Don’t you think that this kind of examination is a waste of the taxpayers’ money? For there are other much more important jobs for the forensic experts to do. These experts are necessary only for a post-mortem on a crocodile to professionally determine that the bones belong to so and so? Even then, what action can be done to do justice to the victim or his or her relatives? Is the State liable for the crime that its guardian (crocodile) has committed? I don’t know.

What I do know, however, is that there are too many man-eating crocodiles in Sarawak. Of course, I say this without substantiating my statement with exact figures of the exact number of reptiles there in our rivers.

Anyway, numbers are meaningless in this context; to me one hungry crocodile is dangerous enough. There are thousands of them lurking in our rivers competing with the fishermen for prawns in certain rivers. Get the latest statistics from the office of the Wild Life Section in the Sarawak Forestry Department or the SFC. The SFC’s hotlines: 016-8565564 or 016-8859996 (Kuching); 019-8883561 (Sibu); 019-8223449 or 019-8332737 (Bintulu), and 019-8290994 or 018-9799778 (Miri). Call any of these numbers if you see a live crocodile. However, you are warned “not to take matters into their (your) own hands as these reptiles are dangerous” — statement by SFC (The Borneo Post, Dec 12, 2019).

If you see one crocodile in one of the rivers, say, in Lundu or Betong or Lawas, what numbers do you call then?

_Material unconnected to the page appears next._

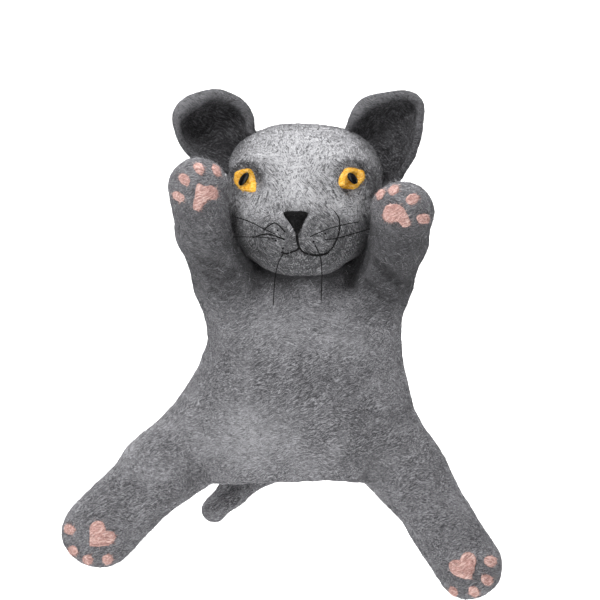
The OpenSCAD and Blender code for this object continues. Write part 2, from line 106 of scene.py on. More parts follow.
def link(name, mesh, material):
    """Object of a mesh and its one material, in the scene."""
    mesh.materials.append(material)
    obj = bpy.data.objects.new(name, mesh)
    bpy.context.scene.collection.objects.link(obj)
    return obj


def shade_smooth(mesh):
    mesh.polygons.foreach_set("use_smooth", np.ones(len(mesh.polygons), bool))


def new_object(name, points, faces, material):
    """Smooth-shaded object from points in millimetres."""
    mesh = bpy.data.meshes.new(name)
    mesh.from_pydata((np.asarray(points) * MM).tolist(), [], [tuple(int(i) for i in f) for f in faces])
    mesh.validate()
    mesh.update()
    shade_smooth(mesh)
    keep_rest(mesh)
    facing_sideways(mesh)
    return link(name, mesh, material)


def facing_sideways(mesh):
    """Stores how much each point of a mesh faces along X, for the way its hairs lie."""
    n = np.empty(len(mesh.vertices) * 3, np.float32)
    mesh.vertex_normals.foreach_get("vector", n)
    store(mesh, "side", np.clip((np.abs(n.reshape(-1, 3)[:, 0]) - 0.62) / 0.2, 0, 1))


def keep_rest(mesh):
    """Stores the rest position of each point, so that patterns stay put when the piece bends."""
    co = np.empty(len(mesh.vertices) * 3, np.float32)
    mesh.vertices.foreach_get("co", co)
    mesh.attributes.new("rest", "FLOAT_VECTOR", "POINT").data.foreach_set("vector", co)


def ring_faces(rings, sides):
    """Quads between neighbouring rings of points."""
    faces = []
    for i in range(rings - 1):
        for j in range(sides):
            k = (j + 1) % sides
            faces.append((i * sides + j, i * sides + k, (i + 1) * sides + k, (i + 1) * sides + j))
    return faces


def ring_caps(rings, sides):
    """Faces that close the first and the last ring."""
    return [tuple(range(sides))[::-1], tuple((rings - 1) * sides + j for j in range(sides))]


def tube(path, radii, sides):
    """Points and faces of a closed tube along a path."""
    path = np.asarray(path, float)
    n = len(path)
    t = np.gradient(path, axis=0)
    t /= np.linalg.norm(t, axis=1)[:, None]
    ref = np.array([0, 1, 0]) if abs(t[0][1]) < 0.8 else np.array([1, 0, 0])
    points, u = [], np.cross(t[0], ref)
    for i in range(n):
        u = u - t[i] * (u @ t[i])
        u /= np.linalg.norm(u)
        v = np.cross(t[i], u)
        a = np.arange(sides) * 2 * math.pi / sides
        points.append(path[i] + radii[i] * (np.cos(a)[:, None] * u + np.sin(a)[:, None] * v))
    points = np.vstack(points + [path[:1], path[-1:]])
    faces = ring_faces(n, sides)
    for j in range(sides):
        k = (j + 1) % sides
        faces.append((n * sides, k, j))
        faces.append((n * sides + 1, (n - 1) * sides + j, (n - 1) * sides + k))
    return points, faces


def dress(obj, nodes=(), body_name=None, bend=None):
    """CAD nodes that it stands for, and the body that it moves with; with a bend, its transform is baked in
    place instead.
    """
    if nodes:
        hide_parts(*nodes)
    if bend:
        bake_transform(obj)
    else:
        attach(obj, body_name)
    return obj


# ---------------------------------------------------------------- smooth noise
def corner_shares(f):
    """The eight corners of a grid cell, each with its share for a point at fractions f of the cell."""
    for corner in np.ndindex(2, 2, 2):
        x, y, z = (f[..., k] if corner[k] else 1 - f[..., k] for k in range(3))
        yield corner, x * y * z


def lattice(cell, seed):
    """Repeatable number from 0 to 1 for each whole-number cell."""
    h = cell[..., 0] * 374761393 + cell[..., 1] * 668265263 + cell[..., 2] * 2147483647 + seed * 974634777
    h = (h ^ (h >> 13)) * 1274126177
    h = h ^ (h >> 16)
    return (h & 0xFFFFFF) / float(0xFFFFFF)


def noise(p, size, seed=0):
    """Smooth noise from -1 to 1 with features of the given size."""
    q = np.asarray(p, float) / size
    c = np.floor(q).astype(np.int64)
    f = q - c
    f = f * f * f * (f * (f * 6 - 15) + 10)
    total = 0
    for corner, share in corner_shares(f):
        total = total + share * lattice(c + np.array(corner), seed)
    return total * 2 - 1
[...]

These bureaucratic procedures are useful to know and one can benefit from them if you possess the necessary communication gadget. For those without the modern facilities, however, what do they do?

 

Crocodile business

I heard about licenses having been approved for the catching and the culling of the species Crocodylus porosus (Buaya Katak), by those who are interested in the trade of the skins or hides, and the meat. Good. I took part in a seminar on this subject a few years ago. But there has been no extensive and sustained campaign to attract more people, even foreign buyers or investors, in this business. Why?

 

Policy backfire

The effect of the 1998 policy, reviewed reluctantly during Tok Nan’s time as the Chief Minister, has been a roaring success — from the crocodiles’ point of view. A mummy croc lays up to 60 eggs in one batch, and she takes care of her young. Do the maths! Five female crocs in a river in 2010, 300 young crocs in 2011. Half of them are female, so by 2012 there will be, oh work it out yourselves, I’m not very good at arithmetic! But judging by the number of human victims snatched away by the crocodiles over the years, protection has really been successful.

The downgrading of the crocodiles from being totally protected species to less protected after the review last year of the Washington Convention or Convention on the International Trade in Endangered  Species (Cites) has not done much to reduce the number of crocodiles lurking in our rivers.

We must congratulate the SWAT of the SFC but they should be given the more challenging job of detecting and catching the illegal loggers instead.